The gas will be captured from a landfill site in Converse, Texas, at a facility that is being designed, built and will be owned and operated by EDL of Australia, which will inject into CPS’ gas pipeline. The utilities will have to build spur lines to connect its pipeline network to the landfill facility.

CPS Energy has agreed to buy the gas EDL produces. On the other end, VIA Metropolitan Transit has agreed to take the beneficial environmental attributes of the non-fossil fuel gas, known as Renewable Identification Numbers (RINs) that are like Renewable Energy Credits (RECs) for fuel. “This is a unique opportunity for CPS,” utility spokesman John Moreno said.

VIA began converting its bus fleet to CNG in 2017 in an effort to reduce nitrogen oxide emissions by 97% from the diesel buses they replaced. As a vehicle fuel, renewable natural gas also reduces carbon dioxide emissions by 85% compared with diesel fuel vehicles.

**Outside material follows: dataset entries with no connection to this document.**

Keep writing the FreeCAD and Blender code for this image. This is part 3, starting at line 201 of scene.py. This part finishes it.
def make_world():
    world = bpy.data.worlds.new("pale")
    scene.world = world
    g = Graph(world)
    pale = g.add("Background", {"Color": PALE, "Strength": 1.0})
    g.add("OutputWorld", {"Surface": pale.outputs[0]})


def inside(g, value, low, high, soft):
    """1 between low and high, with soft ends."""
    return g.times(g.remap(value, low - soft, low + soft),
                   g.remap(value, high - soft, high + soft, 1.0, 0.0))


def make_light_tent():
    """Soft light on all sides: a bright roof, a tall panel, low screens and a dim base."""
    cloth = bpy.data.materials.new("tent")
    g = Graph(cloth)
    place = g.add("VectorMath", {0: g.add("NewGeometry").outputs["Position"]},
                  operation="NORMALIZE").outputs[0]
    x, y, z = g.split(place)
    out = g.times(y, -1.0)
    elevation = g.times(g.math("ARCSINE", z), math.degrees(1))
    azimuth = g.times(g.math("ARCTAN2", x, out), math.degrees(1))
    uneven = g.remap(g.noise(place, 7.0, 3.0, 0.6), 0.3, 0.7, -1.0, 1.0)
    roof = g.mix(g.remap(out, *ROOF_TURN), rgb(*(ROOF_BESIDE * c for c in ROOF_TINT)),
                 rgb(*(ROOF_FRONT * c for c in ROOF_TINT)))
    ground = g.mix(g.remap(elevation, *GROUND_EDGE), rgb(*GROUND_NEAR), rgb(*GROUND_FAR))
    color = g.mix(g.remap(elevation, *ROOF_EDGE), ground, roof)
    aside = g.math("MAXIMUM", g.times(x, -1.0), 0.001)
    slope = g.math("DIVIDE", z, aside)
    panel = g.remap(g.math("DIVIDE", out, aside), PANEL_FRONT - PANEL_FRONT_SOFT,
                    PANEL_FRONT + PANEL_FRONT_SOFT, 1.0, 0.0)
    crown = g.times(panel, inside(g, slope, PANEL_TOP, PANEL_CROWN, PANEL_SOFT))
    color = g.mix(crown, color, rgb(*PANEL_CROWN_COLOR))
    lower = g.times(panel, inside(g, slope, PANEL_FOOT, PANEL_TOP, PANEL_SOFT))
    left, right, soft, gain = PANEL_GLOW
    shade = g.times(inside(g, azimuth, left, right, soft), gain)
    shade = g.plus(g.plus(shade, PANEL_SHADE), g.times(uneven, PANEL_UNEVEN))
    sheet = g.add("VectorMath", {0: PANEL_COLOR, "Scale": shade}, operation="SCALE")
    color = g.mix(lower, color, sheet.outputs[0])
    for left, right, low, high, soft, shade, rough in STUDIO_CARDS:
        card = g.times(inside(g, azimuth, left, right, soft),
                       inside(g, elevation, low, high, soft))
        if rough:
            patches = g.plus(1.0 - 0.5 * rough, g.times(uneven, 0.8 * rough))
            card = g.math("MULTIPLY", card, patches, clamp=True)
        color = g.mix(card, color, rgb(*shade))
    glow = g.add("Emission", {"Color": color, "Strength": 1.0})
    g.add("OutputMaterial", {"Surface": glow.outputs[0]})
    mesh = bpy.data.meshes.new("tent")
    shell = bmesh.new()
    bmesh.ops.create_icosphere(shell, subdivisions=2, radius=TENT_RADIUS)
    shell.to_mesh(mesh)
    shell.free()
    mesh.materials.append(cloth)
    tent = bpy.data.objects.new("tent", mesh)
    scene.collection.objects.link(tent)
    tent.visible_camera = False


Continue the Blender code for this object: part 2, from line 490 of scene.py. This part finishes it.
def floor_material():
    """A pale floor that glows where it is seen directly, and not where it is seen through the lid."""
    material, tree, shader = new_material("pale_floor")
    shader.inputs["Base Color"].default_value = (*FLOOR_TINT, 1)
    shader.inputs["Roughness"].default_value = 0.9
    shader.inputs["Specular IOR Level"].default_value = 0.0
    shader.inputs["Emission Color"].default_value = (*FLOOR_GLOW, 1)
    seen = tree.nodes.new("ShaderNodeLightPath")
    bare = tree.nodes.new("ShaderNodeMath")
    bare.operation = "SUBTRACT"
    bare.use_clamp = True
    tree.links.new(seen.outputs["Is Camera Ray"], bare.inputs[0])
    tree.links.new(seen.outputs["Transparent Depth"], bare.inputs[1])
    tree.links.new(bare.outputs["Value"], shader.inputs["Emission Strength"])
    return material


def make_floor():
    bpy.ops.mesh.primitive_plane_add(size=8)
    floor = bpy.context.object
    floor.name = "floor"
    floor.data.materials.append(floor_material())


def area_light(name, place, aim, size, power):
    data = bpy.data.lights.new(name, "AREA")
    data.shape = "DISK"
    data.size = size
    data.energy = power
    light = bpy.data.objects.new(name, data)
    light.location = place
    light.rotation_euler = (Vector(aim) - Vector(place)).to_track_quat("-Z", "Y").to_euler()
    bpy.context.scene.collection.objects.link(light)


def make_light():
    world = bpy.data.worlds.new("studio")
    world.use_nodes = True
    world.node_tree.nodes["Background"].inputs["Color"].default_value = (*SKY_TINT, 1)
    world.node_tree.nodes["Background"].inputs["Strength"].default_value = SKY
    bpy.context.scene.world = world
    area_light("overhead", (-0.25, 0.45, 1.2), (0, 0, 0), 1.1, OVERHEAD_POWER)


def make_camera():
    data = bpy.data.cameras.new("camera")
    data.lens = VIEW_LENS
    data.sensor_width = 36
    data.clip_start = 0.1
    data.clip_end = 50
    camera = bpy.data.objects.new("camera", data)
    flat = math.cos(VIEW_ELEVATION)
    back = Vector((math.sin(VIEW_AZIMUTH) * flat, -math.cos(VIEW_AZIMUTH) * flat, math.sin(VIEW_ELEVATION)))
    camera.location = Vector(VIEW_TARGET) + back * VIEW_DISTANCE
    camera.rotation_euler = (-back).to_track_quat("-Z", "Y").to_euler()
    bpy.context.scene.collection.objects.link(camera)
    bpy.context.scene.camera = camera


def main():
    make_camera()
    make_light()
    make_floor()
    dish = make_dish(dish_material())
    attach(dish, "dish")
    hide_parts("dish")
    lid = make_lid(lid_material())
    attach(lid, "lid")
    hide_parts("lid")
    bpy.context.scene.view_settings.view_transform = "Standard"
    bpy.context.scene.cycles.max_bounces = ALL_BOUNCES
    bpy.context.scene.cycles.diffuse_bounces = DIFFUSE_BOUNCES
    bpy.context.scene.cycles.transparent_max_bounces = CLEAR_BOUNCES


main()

The renewable natural gas program is “one more component of our creative Flexible Path strategy, which has been designed to leverage emerging environmental stewardship opportunities, while we keep our customers’ bills affordable and our services reliable,” Paula Gold-Williams, president and CEO of CPS Energy, said in a statement.

In 2019, as part of its Flexible Path strategy, CPS Energy made a commitment to reduce its net emissions profile by 80% by 2040. The utility is also working toward full carbon dioxide neutrality by 2050 in support of the City of San Antonio’s Climate Action & Adaptation Plan (CAAP) plan that was endorsed by the utility’s board of trustees in August 2019.

CPS’ Flexible Path also includes initiatives such as its FlexSTEP energy efficiency program In July, as part of its FlexPOWER Bundle initiative, CPS Energy released a request for information to evaluate potential partners that can help the utility in the process of adding up to 900 MW of solar power, 50 MW of battery storage, and 500 MW of new technology solutions.